Un modo per far fuori potenziali testimoni che avrebbero potuto raccontare chi è stato il loro mandante? Non lo sapremo mai. Di sicuro i cinque non potranno più dire al mondo chi ha impartito l’ordine. Il 25 ottobre il procuratore generale saudita, Shalaan al-Shalaan ha ammesso che l’omicidio di Khashoggi è stato premeditato. Nessun raptus di un poliziotto irascibile, nessuna morte causata dalle percosse. Ma un delitto pensato e organizzato da tempo in tutti i particolari. Secondo l’accusa il vice capo dell’intelligence Ahmed al-Assiri, anche lui assolto dalla corte, avrebbe supervisionato l’uccisione dell’editorialista del Washington Post, sotto pressione di al-Qahtani. Invece nel verdetto la Corte saudita sostiene che l’omicidio dei cinque non era premeditato: «La decisione è stata presa al momento». Eppure come ha spiegato Callamard: «La presenza di un medico legale arruolato nella squadra di uccisione ufficiale almeno 24 ore prima del crimine e la discussione sullo smembramento (del corpo di Kashoggi, ndr) 2 ore prima che si verificasse effettivamente, indica chiaramente anche la pianificazione».
L’ex console saudita a Istanbul al-Otaibi è uscito di prigione dopo la sentenza. Il Dipartimento di Stato Usa ha confermato a lui e alla sua famiglia il divieto d’ingresso negli Usa per il «coinvolgimento in gravi violazioni dei diritti umani». Troppo poco, troppo tardi. Abbiamo capito che l’Arabia Saudita è un partner strategico per l’Occidente. Nessuno si aspetta che la comunità internazionale riesca a imporre una condotta democratica o rispettosa dei diritti umani a Riad. Purtroppo nessuno ha la forza politica o militare per fermare i crimini contro i diritti umani commessi in Corea del Nord o pretendere chiarimenti dalla Cina su come sono trattati gli Uiguri. Figuriamoci se si possa fare lo stesso con Riad.

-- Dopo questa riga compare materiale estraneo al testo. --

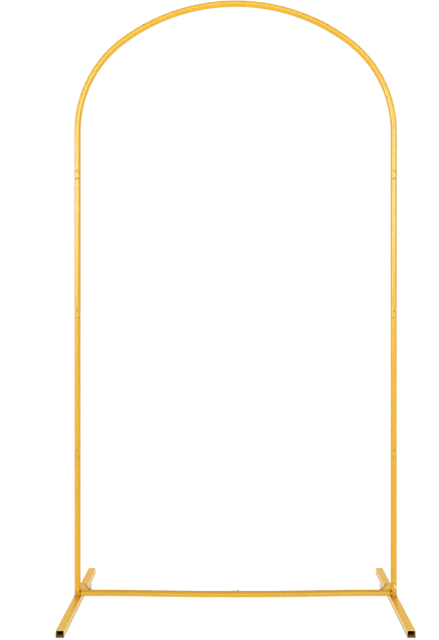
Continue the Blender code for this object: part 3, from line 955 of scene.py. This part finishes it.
screwLook = {
    "radius": 4.3 * mm,
    "height": 2.6 * mm,
    # its head from the top out to the rim, as shares of the radius and the height
    "dome": ((0, 1), (0.3, 0.99), (0.55, 0.95), (0.75, 0.85), (0.89, 0.67), (0.97, 0.45), (1, 0.25),
             (1, 0.08), (0.975, 0)),
    "shank": 2.4 * mm,
    "grip": 4.5 * mm,
    "recessWidth": 1.0 * mm,
    "recessSpan": 4.6 * mm,
    "recessDepth": 1.5 * mm,
    "recessTaper": (0.62, 1.12),     # its span at the bottom, and above the head
    "smooth": math.radians(40),
    "seat": 11.05 * mm,
}


def turned(profile, count=48):
    # profile of radius and height from the top down, both ends on the axis
    shape = bmesh.new()
    rings = []
    for radius, height in profile:
        section = roundSection(radius, count) if radius else [(0, 0)]
        rings.append(addRing(shape, [(u, v, height) for u, v in section]))
    for first, second in zip(rings, rings[1:]):
        for index in range(count):
            corners = [first[index - 1], first[index]] if len(first) > 1 else list(first)
            corners += [second[index], second[index - 1]] if len(second) > 1 else second
            shape.faces.new(corners)
    return shape


def applied(name, body, *others):
    # the mesh that an object's modifiers make of it
    bpy.context.view_layer.update()
    mesh = bpy.data.meshes.new_from_object(body.evaluated_get(bpy.context.evaluated_depsgraph_get()))
    mesh.name = name
    for loose in (body, *others):
        bpy.data.objects.remove(loose)
    return mesh


def combined(name, body, other, operation):
    # one mesh of two, by an exact Boolean
    first = inScene(name, body)
    second = inScene(name, other)
    join = first.modifiers.new("join", "BOOLEAN")
    join.operation = operation
    join.solver = "EXACT"
    join.object = second
    return applied(name, first, second)


def screwMesh():
    height = screwLook["height"]
    shank = screwLook["shank"]
    grip = screwLook["grip"]
    profile = [(screwLook["radius"] * out, height * rise) for out, rise in screwLook["dome"]]
    profile += [(shank, 0), (shank, -grip * 0.8), (shank * 0.5, -grip), (0, -grip)]
    head = bakeMesh(turned(profile), "screwHead")
    arm = screwLook["recessWidth"] / 2
    span = screwLook["recessSpan"] / 2
    outline = [(arm, arm), (arm, span), (-arm, span)]
    for turn in range(3):
        outline += [(-y, x) for x, y in outline[-3:]]

    def narrowed(value, taper):
        return value * taper if abs(value) > arm else value

    cross = bmesh.new()
    levels = zip((height - screwLook["recessDepth"], height + mm), screwLook["recessTaper"])
    prism(cross, *(addRing(cross, [(narrowed(x, taper), narrowed(y, taper), z) for x, y in outline])
                   for z, taper in levels))
    mesh = combined("panHeadScrew", head, bakeMesh(cross, "recess", False), "DIFFERENCE")
    mesh.shade_smooth()
    mesh.set_sharp_from_angle(angle=screwLook["smooth"])
    return mesh


def aimed(place, direction, turn=0):
    facing = direction.to_track_quat("Z", "Y").to_matrix().to_4x4()
    return Matrix.Translation(place) @ facing @ Matrix.Rotation(turn, 4, "Z")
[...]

Ma l’Onu, l’Unione europea e gli Stati Uniti potevano fare pressioni per ottenere il minimo: un processo a porte aperte o almeno a telecamere accese. E soprattutto una condanna che rispettasse almeno i diritti umani. «Non mi aspetto che boicottiate l’Arabia Saudita, è naturale che i leader mondiali proteggano, i loro interessi economici, ma dovranno dire qualcosa sull’assassinio di Jamal Khashoggi», ha detto la scorsa settimana Cengiz al Corriere della Sera, prima di essere invitata al Senato da Emma Bonino. Abbiamo capito tutto e non ci stupiremo delle contraddizioni che la geopolitica crea, ma i media occidentali devono continuare a fare pressione per non far spegnere i riflettori sulla vicenda. Non certo per cambiare il mondo. Solo per ottenere un angolo di giustizia nelle logiche della Realpolitik. Non si può mollare, anche se sappiamo già che sarà una fatica di Sisifo.